Anyone who says that my father is anything less than the most upstanding citizen and a model Christian, is lying through their teeth. Riviera ISD Superintendent Ernest Havner is lying through his teeth.

It wasn’t enough for Havner to malign just my father; he had to besmirch the good name of all of my family members who attend Our Lady of Guadalupe Catholic Church in Riviera, saying, in essence, that my family is dishonest, sanctimonious and two-faced.

He had the gall to say that my family sits in the front row of Church (It does) but apparently does not practice what it preaches. Assume, for just a second, that Havner is right (which he is not). Even if my family was a bunch of two-faced, manipulative liars (which they are not), what kind of message does it send when one “refutes” his opponents in this way? Is that the level of professionalism a community should seek in a school administrator? What he should have done was attack the argument not the arguer. However, he cannot do that, because the arguments raised against him are logically sound. My father has rightfully accused the Superintendent of numerous wrongdoings, always providing factual proof, often using Havner’s own contradictory speech against him. My brother, who also sits in that front pew, stood before the Riviera ISD Board of Trustees and delivered a speech in which he cited instances of violations of district policy necessitating, by law, the nonrenewal of Havner’s contract. Havner should have been man enough to put petty emotion aside and attempt to systematically refute, using proof, all objections raised against him by my family, objections that were always made, using irrefutable proof, in public meetings and forums, and never in the dark. Why does Ernest Havner rely on rhetoric and emotion based rationale?

The most disturbing and angering offense is Havner’s calling into question the integrity of my mother. I can dispassionately and without bias say that my mother is the greatest woman I have ever known. My mother’s moral character is beyond reproach. Ernest Havner will hide behind blatant lies, unsubstantiated claims and willful misrepresentation of the facts all day long. He can lie about the school, the bond election or any number of other things, without me getting involved. The rest of my family is involved enough. But he cannot lie and represent my mother as anything other than the beautiful, Catholic woman that she is. I will not stand for it. He can make all sorts of unwarranted, malicious claims from behind a letter to the editor, but that coward wouldn’t dare call my mother an impious, two-faced liar to my face.

In a pitiable attempt to sound intelligent and holy, Havner made reference in his letter to the editor to Plato’s Allegory of the Cave and quoted Mother Teresa. Sadly, he misspelled Mother Teresa’s name and misconstrued the meaning of the allegory.

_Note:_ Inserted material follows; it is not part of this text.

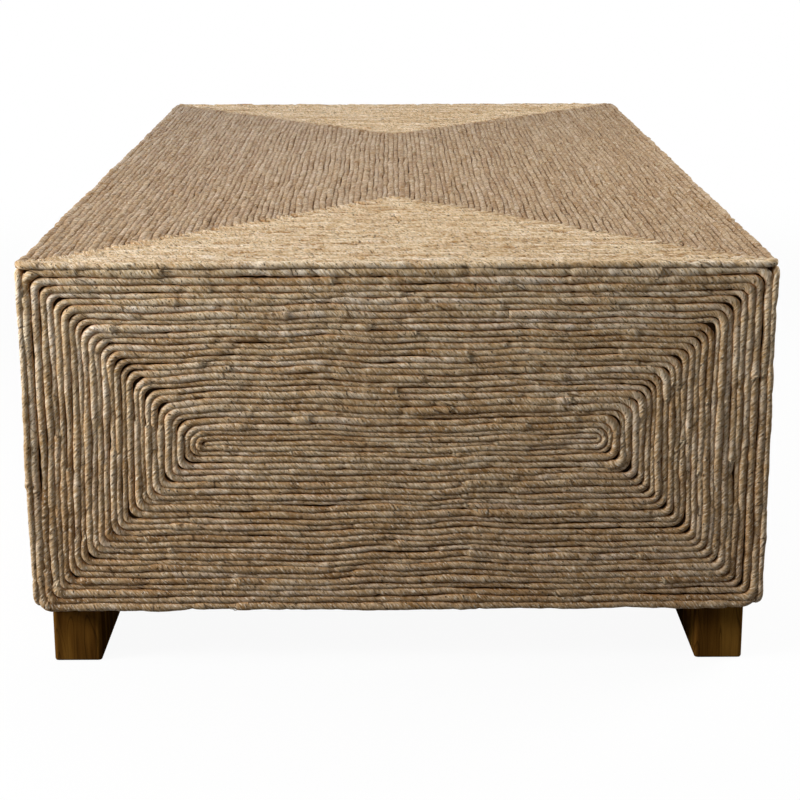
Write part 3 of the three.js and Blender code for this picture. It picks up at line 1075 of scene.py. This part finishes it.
    def bumped(self, height: Socket, depth: float, strength: float) -> None:
        """Raises the surface.

        Args:
            height: The share of the depth that each place is raised by.
            depth: The depth in metres.
            strength: How strongly it shows.
        """
        inputs = {"Height": height, "Distance": depth, "Strength": strength}
        normal = self.add("ShaderNodeBump", inputs).outputs["Normal"]
        self.put(normal, self.surface.inputs["Normal"])

    def dressed(
        self, colour: Socket, roughness: Socket | float, shine: float = 0.5, metallic: float = 0.0
    ) -> bpy.types.Material:
        """Gives the surface its finish.

        Args:
            colour: Its colour.
            roughness: Its roughness.
            shine: How much it mirrors at its front.
            metallic: How much it is a metal.

        Returns:
            The material.
        """
        inputs = self.surface.inputs
        self.put(colour, inputs["Base Color"])
        self.put(roughness, inputs["Roughness"])
        self.put(shine, inputs["Specular IOR Level"])
        self.put(metallic, inputs["Metallic"])
        return self.holder

    def plainly_seen(self) -> Socket:
        """Tells the camera's rays, also by way of gloss or glass, from those that gather light.

        Returns:
            A value of 1 on the camera's rays, and 0 on the others.
        """
        path = self.add("ShaderNodeLightPath").outputs
        seen = self.math("MAXIMUM", path["Is Camera Ray"], path["Is Glossy Ray"])
        return self.math("MAXIMUM", seen, path["Is Transmission Ray"])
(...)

Plato used the allegory to explain to his friend Glaucon the correspondence theory of truth. It is not meant to invite us to “think out of the box”, as Havner stated. It was intended to show that sense perception (seeing, hearing, feeling, etc.) does not constitute knowledge and that perception does not always correspond to reality. To his credit, the last point was the only one that Havner showed even the slightest apprehension of. However, it should be noted that there is a huge difference between there being “two sides to every story” (referenced by Havner) and the possible discrepancy between perception and reality. Perhaps, he should have studied up a bit in between Google searching for Mother Teresa quotes and finding that cheesy line about friends and angels that sounds like it was robbed from a corny inspirational poster from the late 1980s.

On a side note, friends should pool their money and buy a copy of the 2009 Seahawk yearbook. It is so horrendously bad, that words cannot do the injustice of its existence justice. However, do not be mistaken and think that the present (2010) yearbook advisor had anything to do with it. She was lauded by a Taylor Publishing Company sales representative, in a September 18, 2009, email about the 2009 yearbook sent to the Riviera ISD Business Manager, as being “quite determined to work closely with me this year to improve your yearbook program and make up for any past mistakes in design, editing, finances, etc. I think she will make you proud.” The 2009 Seahawk yearbook netted a roughly $10,000 loss. They left out pictures of two entire middle school grades! The same Taylor Publishing Company sales representative referenced earlier said in a different email, “It seems that our problem with those empty pages in your book comes back to your former adviser. Had he proofed his pages, he clearly would have seen these pages showing up blank, and he could have fixed them before having a rep publish.” He could have fixed it! That’s not all! Some of the homecoming court duchesses had their titles misspelled to sound like a feminine hygiene product! The yearbook would truly be laughable, if it was not for its hefty price tag and its robbing students of the ability to remember, with pride, their school years in Riviera. The advisor signed off on every page of the yearbook before it was published. Keep that in mind when you read it. The production of the yearbook is also a class. This prompts the question: what direction, if any, did students receive from their teacher and what grades did the students receive for their efforts?

The yearbook is stylishly bound evidence of an educator’s utter failings and incompetence in matters of management and oversight.

The yearbook debacle is just one of the many tragicomedies that unfolded in this episodic nightmare Riviera finds itself in.

It saddens me to see the district where I went to school for much of my life run like a foolish circus with Ernest Havner front and center, like a trained bear.

Riviera has had enough. If you have any dignity, resign your position, pack your bags, and get out of our town!